◆ **Data block**
## Begin

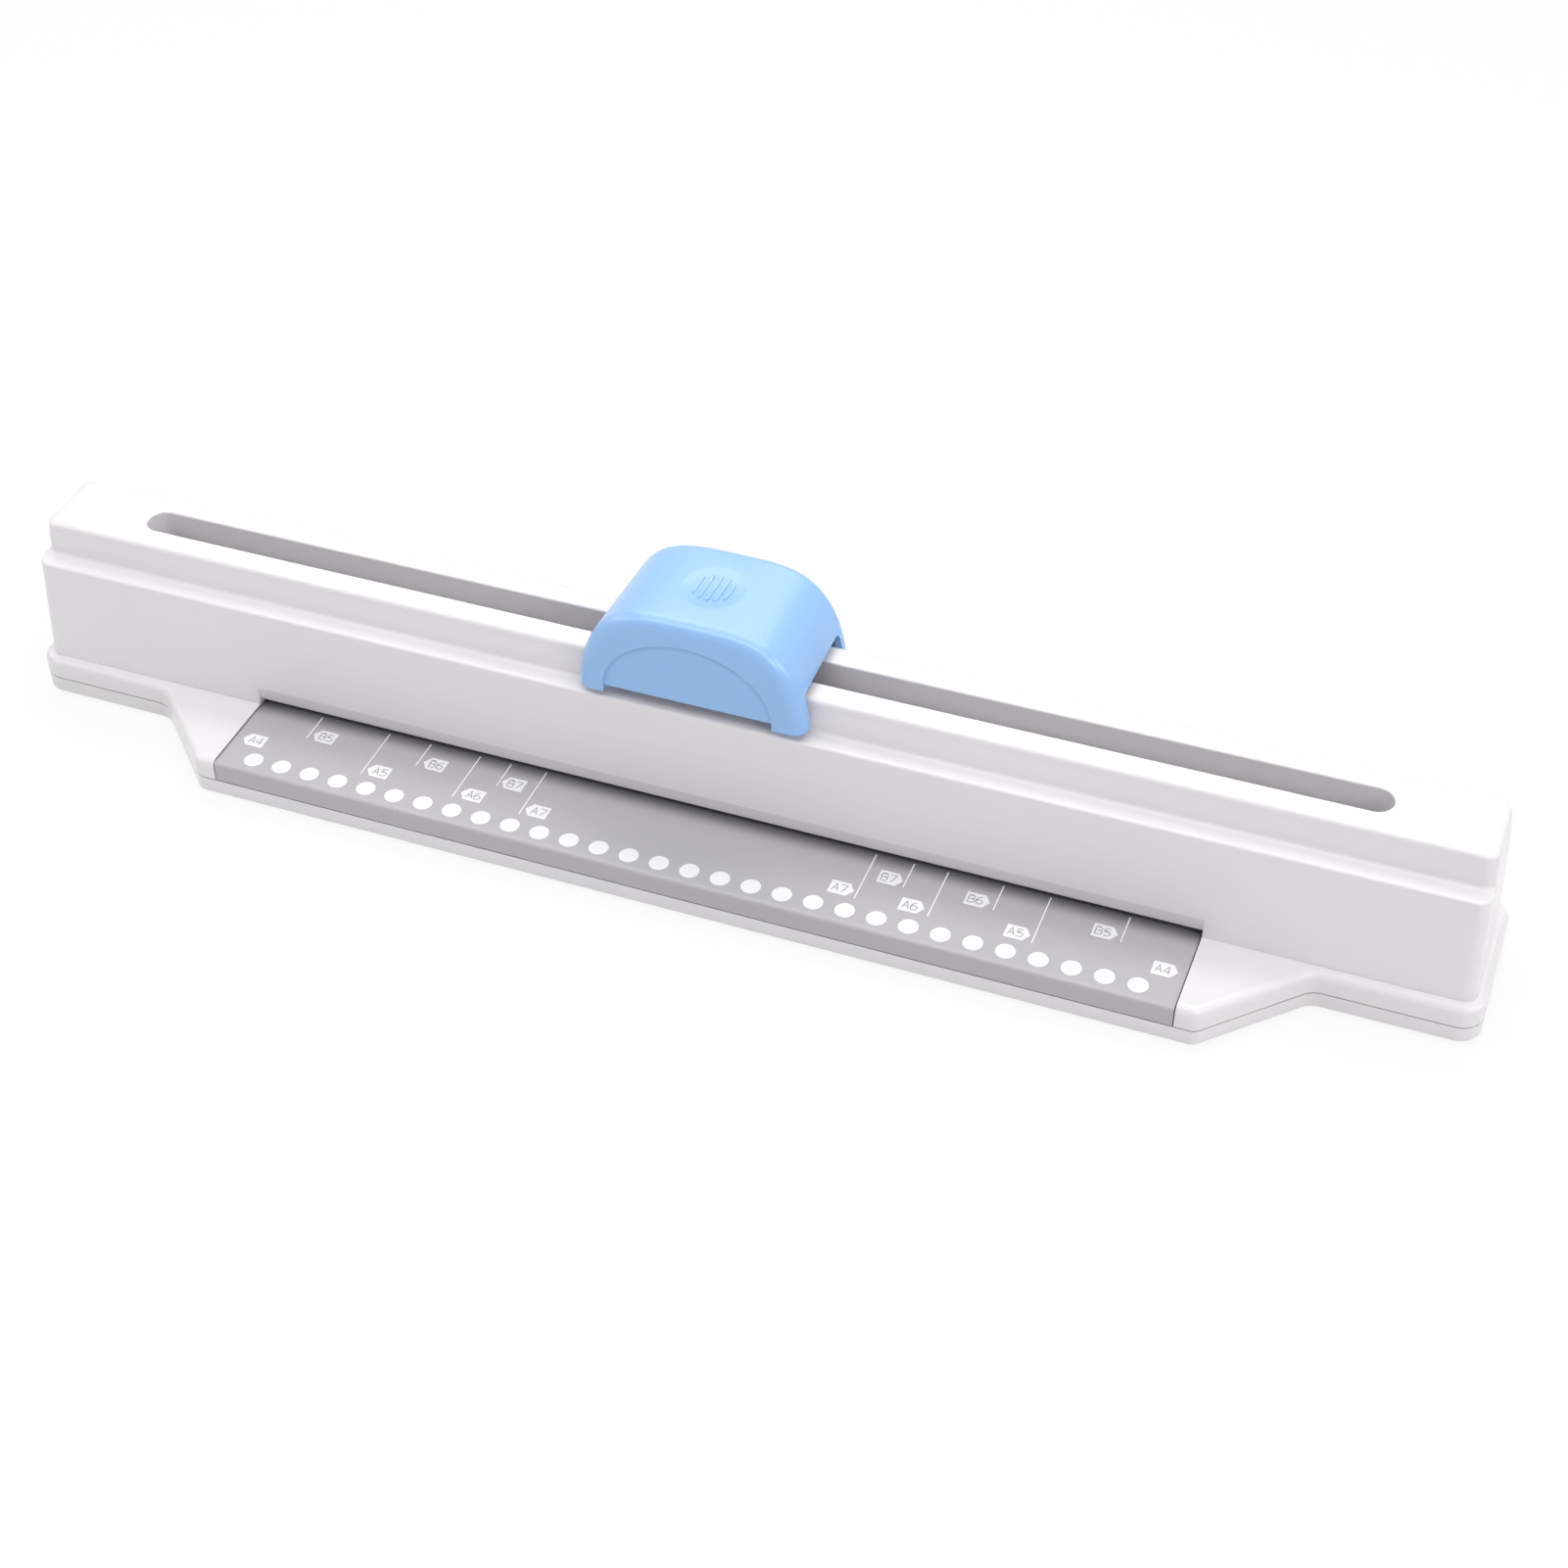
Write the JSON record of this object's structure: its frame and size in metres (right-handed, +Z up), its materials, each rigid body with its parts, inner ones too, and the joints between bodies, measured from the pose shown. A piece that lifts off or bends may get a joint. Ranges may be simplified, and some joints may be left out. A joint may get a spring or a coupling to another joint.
{
  "type": "multi-hole paper punch",
  "caption": "Long desk paper punch: a press cap slides along a white housing over a row of pins, above a grey paper table with format marks and a chip tray.",
  "frame": {"origin": "middle of the base's plan, on the desk under the rubber feet", "axes": "+X along the body to the right as seen from the paper side, +Y towards the back, +Z up"},
  "size_m": [0.4564, 0.0746, 0.0815],
  "materials": {
    "white_shell": "satin moulded shell",
    "grey_table": "satin grey paint with white printed marks",
    "blue_cap": "satin light blue",
    "dark_nylon": "plain moulded",
    "plain_steel": "zinc plated",
    "black_rubber": "matt"
  },
  "bodies": {
    "frame": {"top_housing": "white_shell", "base_frame": "white_shell", "paper_table": "grey_table", "guide_rods": "plain_steel", "end_brackets": "plain_steel", "bracket_screws": "plain_steel", "rail_bumpers": "black_rubber", "die_plate": "plain_steel", "spacer_frame": "plain_steel", "guide_channel": "plain_steel", "unit_screws": "plain_steel", "pin_springs": "plain_steel", "housing_screws": "plain_steel", "table_screws": "plain_steel"},
    "carriage": {"slide_carriage": "dark_nylon", "handle_springs": "plain_steel"},
    "handle": {"slider_cap": "blue_cap", "presser_bar": "dark_nylon", "guide_posts": "plain_steel", "cross_pins": "plain_steel"},
    "tray": {"chip_tray": "white_shell", "rubber_feet": "black_rubber"},
    "pin_01": {"punch_pin_01": "plain_steel"},
    "pin_02": {"punch_pin_02": "plain_steel"},
    "pin_03": {"punch_pin_03": "plain_steel"},
    "pin_04": {"punch_pin_04": "plain_steel"},
    "pin_05": {"punch_pin_05": "plain_steel"},
    "pin_06": {"punch_pin_06": "plain_steel"},
    "pin_07": {"punch_pin_07": "plain_steel"},
    "pin_08": {"punch_pin_08": "plain_steel"},
    "pin_09": {"punch_pin_09": "plain_steel"},
    "pin_10": {"punch_pin_10": "plain_steel"},
    "pin_11": {"punch_pin_11": "plain_steel"},
    "pin_12": {"punch_pin_12": "plain_steel"},
    "pin_13": {"punch_pin_13": "plain_steel"},
    "pin_14": {"punch_pin_14": "plain_steel"},
    "pin_15": {"punch_pin_15": "plain_steel"},
    "pin_16": {"punch_pin_16": "plain_steel"},
    "pin_17": {"punch_pin_17": "plain_steel"},
    "pin_18": {"punch_pin_18": "plain_steel"},
    "pin_19": {"punch_pin_19": "plain_steel"},
    "pin_20": {"punch_pin_20": "plain_steel"},
    "pin_21": {"punch_pin_21": "plain_steel"},
    "pin_22": {"punch_pin_22": "plain_steel"},
    "pin_23": {"punch_pin_23": "plain_steel"},
    "pin_24": {"punch_pin_24": "plain_steel"},
    "pin_25": {"punch_pin_25": "plain_steel"},
    "pin_26": {"punch_pin_26": "plain_steel"},
    "pin_27": {"punch_pin_27": "plain_steel"},
    "pin_28": {"punch_pin_28": "plain_steel"},
    "pin_29": {"punch_pin_29": "plain_steel"},
    "pin_30": {"punch_pin_30": "plain_steel"}
  },
  "joints": [
    {"name": "slider_slide", "type": "slide", "parent": "frame", "child": "carriage", "axis": [1, 0, 0], "range_m": [-0.1612, 0.1702]},
    {"name": "handle_press", "type": "slide", "parent": "carriage", "child": "handle", "axis": [0, 0, 1], "range_m": [-0.0027, 0], "stiffness_N_per_m": 2000, "springref_m": 0.002, "deforming": ["handle_springs", "pin_springs"]},
    {"name": "tray_release", "type": "slide", "parent": "frame", "child": "tray", "axis": [0, 0, 1], "range_m": [-0.025, 0]},
    {"name": "pin_01_stroke", "type": "slide", "parent": "frame", "child": "pin_01", "axis": [0, 0, 1], "range_m": [-0.0026, 0], "stiffness_N_per_m": 400, "springref_m": 0.002, "deforming": ["pin_springs"]},
    {"name": "pin_02_stroke", "type": "slide", "parent": "frame", "child": "pin_02", "axis": [0, 0, 1], "range_m": [-0.0026, 0], "stiffness_N_per_m": 400, "springref_m": 0.002, "deforming": ["pin_springs"]},
    {"name": "pin_03_stroke", "type": "slide", "parent": "frame", "child": "pin_03", "axis": [0, 0, 1], "range_m": [-0.0026, 0], "stiffness_N_per_m": 400, "springref_m": 0.002, "deforming": ["pin_springs"]},
    {"name": "pin_04_stroke", "type": "slide", "parent": "frame", "child": "pin_04", "axis": [0, 0, 1], "range_m": [-0.0026, 0], "stiffness_N_per_m": 400, "springref_m": 0.002, "deforming": ["pin_springs"]},
    {"name": "pin_05_stroke", "type": "slide", "parent": "frame", "child": "pin_05", "axis": [0, 0, 1], "range_m": [-0.0026, 0], "stiffness_N_per_m": 400, "springref_m": 0.002, "deforming": ["pin_springs"]},
    {"name": "pin_06_stroke", "type": "slide", "parent": "frame", "child": "pin_06", "axis": [0, 0, 1], "range_m": [-0.0026, 0], "stiffness_N_per_m": 400, "springref_m": 0.002, "deforming": ["pin_springs"]},
    {"name": "pin_07_stroke", "type": "slide", "parent": "frame", "child": "pin_07", "axis": [0, 0, 1], "range_m": [-0.0026, 0], "stiffness_N_per_m": 400, "springref_m": 0.002, "deforming": ["pin_springs"]},
    {"name": "pin_08_stroke", "type": "slide", "parent": "frame", "child": "pin_08", "axis": [0, 0, 1], "range_m": [-0.0026, 0], "stiffness_N_per_m": 400, "springref_m": 0.002, "deforming": ["pin_springs"]},
    {"name": "pin_09_stroke", "type": "slide", "parent": "frame", "child": "pin_09", "axis": [0, 0, 1], "range_m": [-0.0026, 0], "stiffness_N_per_m": 400, "springref_m": 0.002, "deforming": ["pin_springs"]},
    {"name": "pin_10_stroke", "type": "slide", "parent": "frame", "child": "pin_10", "axis": [0, 0, 1], "range_m": [-0.0026, 0], "stiffness_N_per_m": 400, "springref_m": 0.002, "deforming": ["pin_springs"]},
    {"name": "pin_11_stroke", "type": "slide", "parent": "frame", "child": "pin_11", "axis": [0, 0, 1], "range_m": [-0.0026, 0], "stiffness_N_per_m": 400, "springref_m": 0.002, "deforming": ["pin_springs"]},
    {"name": "pin_12_stroke", "type": "slide", "parent": "frame", "child": "pin_12", "axis": [0, 0, 1], "range_m": [-0.0026, 0], "stiffness_N_per_m": 400, "springref_m": 0.002, "deforming": ["pin_springs"]},
    {"name": "pin_13_stroke", "type": "slide", "parent": "frame", "child": "pin_13", "axis": [0, 0, 1], "range_m": [-0.0026, 0], "stiffness_N_per_m": 400, "springref_m": 0.002, "deforming": ["pin_springs"]},
    {"name": "pin_14_stroke", "type": "slide", "parent": "frame", "child": "pin_14", "axis": [0, 0, 1], "range_m": [-0.0026, 0], "stiffness_N_per_m": 400, "springref_m": 0.002, "deforming": ["pin_springs"]},
    {"name": "pin_15_stroke", "type": "slide", "parent": "frame", "child": "pin_15", "axis": [0, 0, 1], "range_m": [-0.0026, 0], "stiffness_N_per_m": 400, "springref_m": 0.002, "deforming": ["pin_springs"]},
    {"name": "pin_16_stroke", "type": "slide", "parent": "frame", "child": "pin_16", "axis": [0, 0, 1], "range_m": [-0.0026, 0], "stiffness_N_per_m": 400, "springref_m": 0.002, "deforming": ["pin_springs"]},
    {"name": "pin_17_stroke", "type": "slide", "parent": "frame", "child": "pin_17", "axis": [0, 0, 1], "range_m": [-0.0026, 0], "stiffness_N_per_m": 400, "springref_m": 0.002, "deforming": ["pin_springs"]},
    {"name": "pin_18_stroke", "type": "slide", "parent": "frame", "child": "pin_18", "axis": [0, 0, 1], "range_m": [-0.0026, 0], "stiffness_N_per_m": 400, "springref_m": 0.002, "deforming": ["pin_springs"]},
    {"name": "pin_19_stroke", "type": "slide", "parent": "frame", "child": "pin_19", "axis": [0, 0, 1], "range_m": [-0.0026, 0], "stiffness_N_per_m": 400, "springref_m": 0.002, "deforming": ["pin_springs"]},
    {"name": "pin_20_stroke", "type": "slide", "parent": "frame", "child": "pin_20", "axis": [0, 0, 1], "range_m": [-0.0026, 0], "stiffness_N_per_m": 400, "springref_m": 0.002, "deforming": ["pin_springs"]},
    {"name": "pin_21_stroke", "type": "slide", "parent": "frame", "child": "pin_21", "axis": [0, 0, 1], "range_m": [-0.0026, 0], "stiffness_N_per_m": 400, "springref_m": 0.002, "deforming": ["pin_springs"]},
    {"name": "pin_22_stroke", "type": "slide", "parent": "frame", "child": "pin_22", "axis": [0, 0, 1], "range_m": [-0.0026, 0], "stiffness_N_per_m": 400, "springref_m": 0.002, "deforming": ["pin_springs"]},
    {"name": "pin_23_stroke", "type": "slide", "parent": "frame", "child": "pin_23", "axis": [0, 0, 1], "range_m": [-0.0026, 0], "stiffness_N_per_m": 400, "springref_m": 0.002, "deforming": ["pin_springs"]},
    {"name": "pin_24_stroke", "type": "slide", "parent": "frame", "child": "pin_24", "axis": [0, 0, 1], "range_m": [-0.0026, 0], "stiffness_N_per_m": 400, "springref_m": 0.002, "deforming": ["pin_springs"]},
    {"name": "pin_25_stroke", "type": "slide", "parent": "frame", "child": "pin_25", "axis": [0, 0, 1], "range_m": [-0.0026, 0], "stiffness_N_per_m": 400, "springref_m": 0.002, "deforming": ["pin_springs"]},
    {"name": "pin_26_stroke", "type": "slide", "parent": "frame", "child": "pin_26", "axis": [0, 0, 1], "range_m": [-0.0026, 0], "stiffness_N_per_m": 400, "springref_m": 0.002, "deforming": ["pin_springs"]},
    {"name": "pin_27_stroke", "type": "slide", "parent": "frame", "child": "pin_27", "axis": [0, 0, 1], "range_m": [-0.0026, 0], "stiffness_N_per_m": 400, "springref_m": 0.002, "deforming": ["pin_springs"]},
    {"name": "pin_28_stroke", "type": "slide", "parent": "frame", "child": "pin_28", "axis": [0, 0, 1], "range_m": [-0.0026, 0], "stiffness_N_per_m": 400, "springref_m": 0.002, "deforming": ["pin_springs"]},
    {"name": "pin_29_stroke", "type": "slide", "parent": "frame", "child": "pin_29", "axis": [0, 0, 1], "range_m": [-0.0026, 0], "stiffness_N_per_m": 400, "springref_m": 0.002, "deforming": ["pin_springs"]},
    {"name": "pin_30_stroke", "type": "slide", "parent": "frame", "child": "pin_30", "axis": [0, 0, 1], "range_m": [-0.0026, 0], "stiffness_N_per_m": 400, "springref_m": 0.002, "deforming": ["pin_springs"]}
  ],
  "couplings": [
    {"joint": "pin_13_stroke", "follows": "handle_press", "ratio": 0.9},
    {"joint": "pin_14_stroke", "follows": "handle_press", "ratio": 0.9},
    {"joint": "pin_15_stroke", "follows": "handle_press", "ratio": 0.9},
    {"joint": "pin_16_stroke", "follows": "handle_press", "ratio": 0.9},
    {"joint": "pin_17_stroke", "follows": "handle_press", "ratio": 0.9}
  ]
}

## End

◆ **What is required**
Pick out every line of the listing containing the word "joints", and show those lines.

◆ **The response**
Write the JSON record of this object's structure: its frame and size in metres (right-handed, +Z up), its materials, each rigid body with its parts, inner ones too, and the joints between bodies, measured from the pose shown. A piece that lifts off or bends may get a joint. Ranges may be simplified, and some joints may be left out. A joint may get a spring or a coupling to another joint.
  "joints": [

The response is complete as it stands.